En déclarant la guerre au Hamas, Israël va-t-il aussi s'attaquer à l'Iran au risque d'un embrasement de la région ? En effet, selon des informations du Wall Street Journal (WSJ), publiées dimanche, des officiers du Corps des Gardiens de la révolution islamique d'Iran ont travaillé depuis août avec le Hamas pour planifier les attaques menées samedi contre l'Etat hébreu.

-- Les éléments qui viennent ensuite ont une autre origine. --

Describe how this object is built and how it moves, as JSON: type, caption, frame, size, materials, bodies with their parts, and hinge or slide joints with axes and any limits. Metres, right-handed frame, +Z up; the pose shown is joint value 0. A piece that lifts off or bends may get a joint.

Téhéran aurait donné son feu vert à l'attaque lundi 2 octobre lors d'une réunion à Beyrouth, selon des hauts responsables du Hamas et du Hezbollah, le parti chiite basé au Liban et soutenu par l'Iran, cités par le WSJ.

Pour les faucons américains, un tel engagement implique une réponse appropriée. « Si ce "11 septembre israélien " - au cours duquel des citoyens américains ont apparemment trouvé la mort - a été autorisé et planifié par le régime iranien, cela justifierait amplement le recours à la force militaire pour dissuader toute agression future », a résumé sur X (ex-Twitter) Lindsey Graham, sénateur conservateur de Caroline du Sud.

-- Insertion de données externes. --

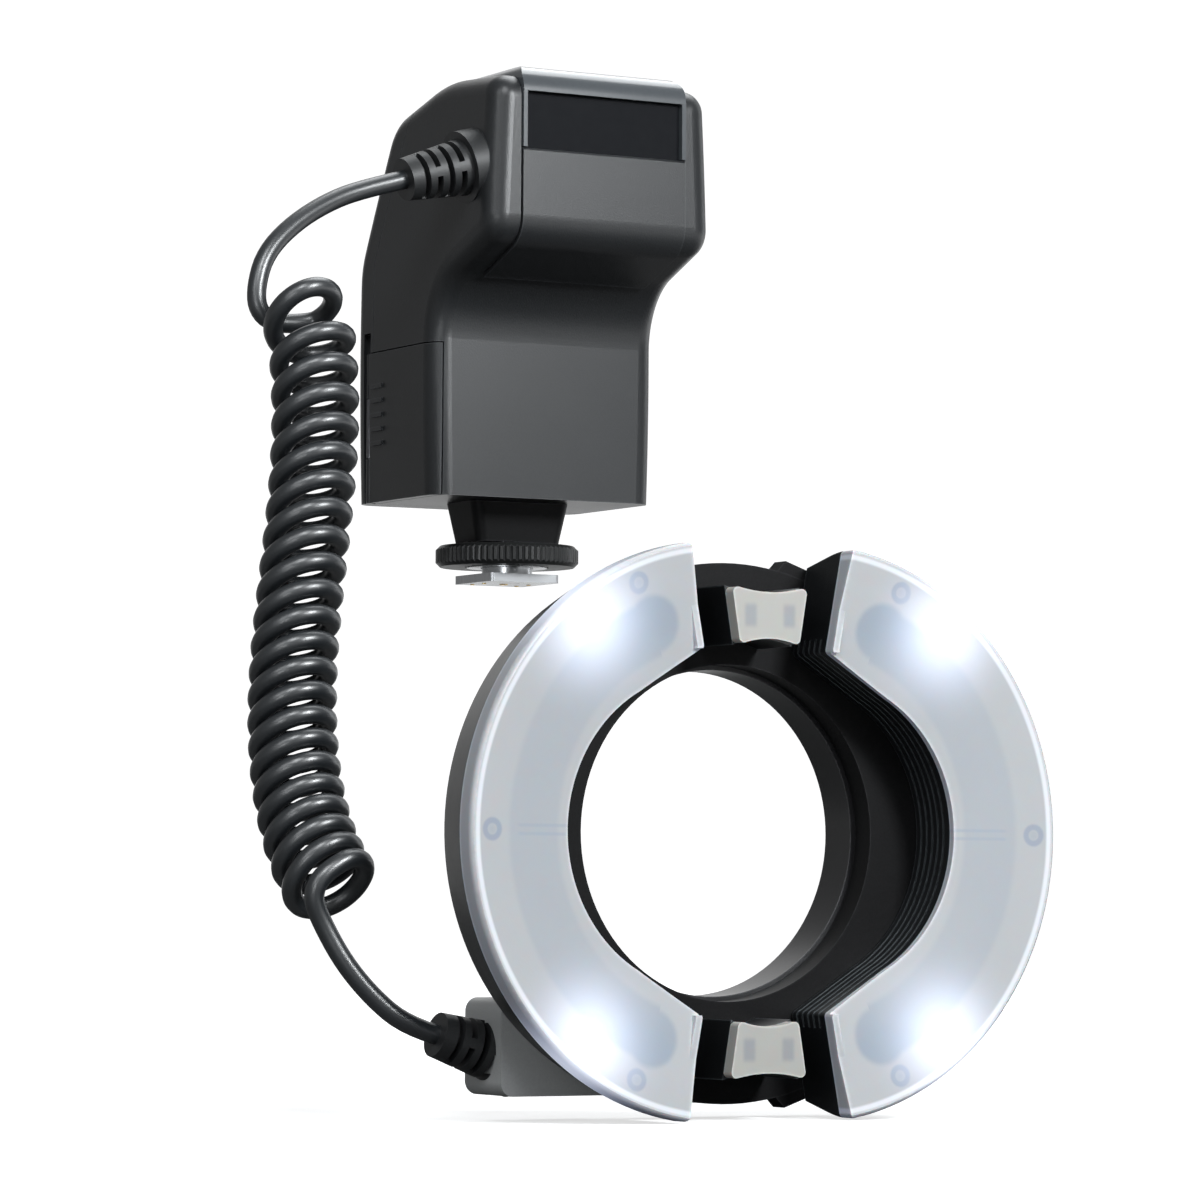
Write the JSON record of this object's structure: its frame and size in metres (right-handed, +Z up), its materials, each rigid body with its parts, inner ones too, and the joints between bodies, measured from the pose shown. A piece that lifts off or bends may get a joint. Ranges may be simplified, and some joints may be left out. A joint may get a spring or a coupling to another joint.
{
  "type": "macro ring flash",
  "caption": "Macro ring flash: a control unit on a shoe foot, joined by a curly cord to a wide ring of sliding, frosted lamp halves round an open lens bore.",
  "frame": {"origin": "centre of the underside of the shoe foot", "axes": "+Z up along the control unit, -Y the way the lamps shine, +X to the right as seen from the front"},
  "size_m": [0.1736, 0.1479, 0.2401],
  "materials": {
    "casing_plastic": "fine-grained dark grey moulding",
    "gloss_cover": "smooth grey, semi gloss",
    "dark_window": "dark glossy panel",
    "label_plastic": "smooth recessed panel, bare",
    "frosted_diffuser": "frosted white, ridged inside",
    "black_plastic": "matt black",
    "cord_sheath": "satin dark grey",
    "relief_rubber": "satin dark grey",
    "wheel_plastic": "satin grey, knurled",
    "bright_steel": "brushed",
    "foot_metal": "satin",
    "gold_contact": "gold plated",
    "reflector_silver": "satin, bright",
    "flash_glass": "clear tube",
    "led_lens": "clear lens",
    "display_glass": "clear cover",
    "board_laminate": "green laminate",
    "cell_jacket": "plain jacket",
    "screw_steel": "blackened steel",
    "dial_plastic": "satin black",
    "adapter_metal": "black anodised look"
  },
  "bodies": {
    "flash_body": {"front_shell": "casing_plastic", "rear_shell": "casing_plastic", "top_cover": "gloss_cover", "signal_window": "dark_window", "head_fascia": "casing_plastic", "rating_plate": "label_plastic", "door_hinge_pin": "bright_steel", "battery_magazine": "black_plastic", "battery_cells": "cell_jacket", "battery_contacts": "bright_steel", "main_board": "board_laminate", "main_capacitor": "dark_window", "button_switches": "black_plastic", "display_window": "display_glass", "display_module": "dark_window", "dial_encoder": "black_plastic", "terminal_block": "black_plastic", "terminal_sockets": "bright_steel", "foot_pedestal": "casing_plastic", "foot_plate": "foot_metal", "shoe_contacts": "gold_contact", "upper_strain_relief": "relief_rubber", "lower_strain_relief": "relief_rubber", "cord_upper_lead": "cord_sheath", "cord_coil": "cord_sheath", "cord_lower_lead": "cord_sheath", "ring_base": "black_plastic", "ring_rear_cover": "black_plastic", "cover_screws": "screw_steel", "cable_boss": "casing_plastic", "lamp_blocks": "black_plastic", "focus_windows": "frosted_diffuser", "focus_lamps": "led_lens"},
    "door_leaf": {"door_hinge_leaf": "bright_steel"},
    "battery_door": {"battery_door": "casing_plastic"},
    "select_dial": {"select_dial": "dial_plastic"},
    "set_button": {"set_button": "dial_plastic"},
    "power_button": {"power_button": "dial_plastic"},
    "test_button": {"test_button": "dial_plastic"},
    "terminal_flap": {"terminal_flap": "casing_plastic"},
    "lock_wheel": {"lock_wheel": "wheel_plastic"},
    "clamp_plate": {"clamp_plate": "bright_steel"},
    "lock_pin": {"lock_pin": "bright_steel"},
    "left_lamp": {"left_diffuser": "frosted_diffuser", "left_lamp_housing": "black_plastic", "left_reflector": "reflector_silver", "left_flash_tube": "flash_glass", "left_modelling_leds": "led_lens", "left_slide_rails": "black_plastic", "left_lamp_screws": "screw_steel"},
    "right_lamp": {"right_diffuser": "frosted_diffuser", "right_lamp_housing": "black_plastic", "right_reflector": "reflector_silver", "right_flash_tube": "flash_glass", "right_modelling_leds": "led_lens", "right_slide_rails": "black_plastic", "right_lamp_screws": "screw_steel"},
    "release_tab_left": {"release_tab_left": "dial_plastic"},
    "release_tab_right": {"release_tab_right": "dial_plastic"},
    "adapter_ring": {"adapter_ring": "adapter_metal"}
  },
  "joints": [
    {"name": "left_lamp_slide", "type": "slide", "parent": "flash_body", "child": "left_lamp", "axis": [-1, 0, 0], "range_m": [-0.0085, 0]},
    {"name": "right_lamp_slide", "type": "slide", "parent": "flash_body", "child": "right_lamp", "axis": [1, 0, 0], "range_m": [-0.0085, 0]},
    {"name": "battery_door_swing", "type": "hinge", "parent": "flash_body", "child": "door_leaf", "pos_m": [-0.029, 0.015, 0.03675], "axis": [0, 0, -1], "range_deg": [0, 110]},
    {"name": "battery_door_slide", "type": "slide", "parent": "door_leaf", "child": "battery_door", "axis": [0, 0, -1], "range_m": [0, 0.003]},
    {"name": "lock_wheel_turn", "type": "hinge", "parent": "flash_body", "child": "lock_wheel", "pos_m": [0, 0, 0.0064], "axis": [0, 0, 1], "range_deg": [-270, 0]},
    {"name": "clamp_plate_slide", "type": "slide", "parent": "flash_body", "child": "clamp_plate", "axis": [0, 0, 1], "range_m": [-0.0008, 0]},
    {"name": "lock_pin_slide", "type": "slide", "parent": "flash_body", "child": "lock_pin", "axis": [0, 0, 1], "range_m": [-0.0014, 0]},
    {"name": "select_dial_turn", "type": "hinge", "parent": "flash_body", "child": "select_dial", "pos_m": [0, 0.0236, 0.062], "axis": [0, 1, 0], "continuous": true},
    {"name": "set_button_press", "type": "slide", "parent": "flash_body", "child": "set_button", "axis": [0, -1, 0], "range_m": [0, 0.0006], "stiffness_N_per_m": 1200, "springref_m": -0.0012},
    {"name": "power_button_press", "type": "slide", "parent": "flash_body", "child": "power_button", "axis": [0, -1, 0], "range_m": [0, 0.0006], "stiffness_N_per_m": 1200, "springref_m": -0.0012},
    {"name": "test_button_press", "type": "slide", "parent": "flash_body", "child": "test_button", "axis": [0, -1, 0], "range_m": [0, 0.0006], "stiffness_N_per_m": 1200, "springref_m": -0.0012},
    {"name": "terminal_flap_swing", "type": "hinge", "parent": "flash_body", "child": "terminal_flap", "pos_m": [0.02998, -0.0075, 0.0603], "axis": [0, 1, 0], "range_deg": [0, 90]},
    {"name": "release_left_press", "type": "slide", "parent": "flash_body", "child": "release_tab_left", "axis": [1, 0, 0], "range_m": [0, 0.002], "stiffness_N_per_m": 900, "springref_m": -0.002},
    {"name": "release_right_press", "type": "slide", "parent": "flash_body", "child": "release_tab_right", "axis": [-1, 0, 0], "range_m": [0, 0.002], "stiffness_N_per_m": 900, "springref_m": -0.002},
    {"name": "adapter_ring_turn", "type": "hinge", "parent": "flash_body", "child": "adapter_ring", "pos_m": [0, -0.094, -0.06], "axis": [0, 1, 0], "continuous": true}
  ],
  "couplings": [
    {"joint": "lock_pin_slide", "follows": "clamp_plate_slide", "ratio": 1.6}
  ]
}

Téhéran nie toute implication

Téhéran a nié lundi être derrière les attaques du Hamas. « Les accusations et les déclarations liées au rôle de l'Iran sont fondées sur des motifs politiques et visent à justifier la lourde défaite du régime sioniste et à réparer l'image défaillante du régime sioniste », a déclaré Nasser Kanani, porte-parole du ministère des Affaires étrangères, arguant qu'« évoquer le rôle de l'Iran vise à détourner l'opinion publique et à justifier les éventuelles prochaines actions » d'Israël.

Malgré le lourd bilan de l'attaque, l'administration Biden fait preuve de prudence. Samedi, un haut responsable cité par l'AFP considérait qu'il était « trop tôt pour dire » si l'Iran était « directement impliqué » dans l'offensive lancée par le Hamas, ajoutant toutefois qu'il n'y avait « pas de doute » sur le fait que le Hamas était « financé, équipé et armé » entre autres par le régime de Téhéran.

Les Etats-Unis ont versé 6 milliards de dollars à Téhéran

Le mois dernier, les Etats-Unis avaient tenté de renouer un dialogue avec Téhéran via le Qatar portant sur un échange de prisonniers, une opération qui a coûté 6 milliards de dollars issus de revenus pétroliers iraniens gelés. En effet, depuis que le président Donald Trump a décidé en mai 2018 de retirer les Etats-Unis de l'Accord de Vienne sur le nucléaire iranien, visant à s'assurer que Téhéran ne poursuit pas son programme militaire pour se doter de la bombe atomique, des sanctions sont appliquées contre l'Iran, notamment sur ses exportations de pétrole et de gaz naturel.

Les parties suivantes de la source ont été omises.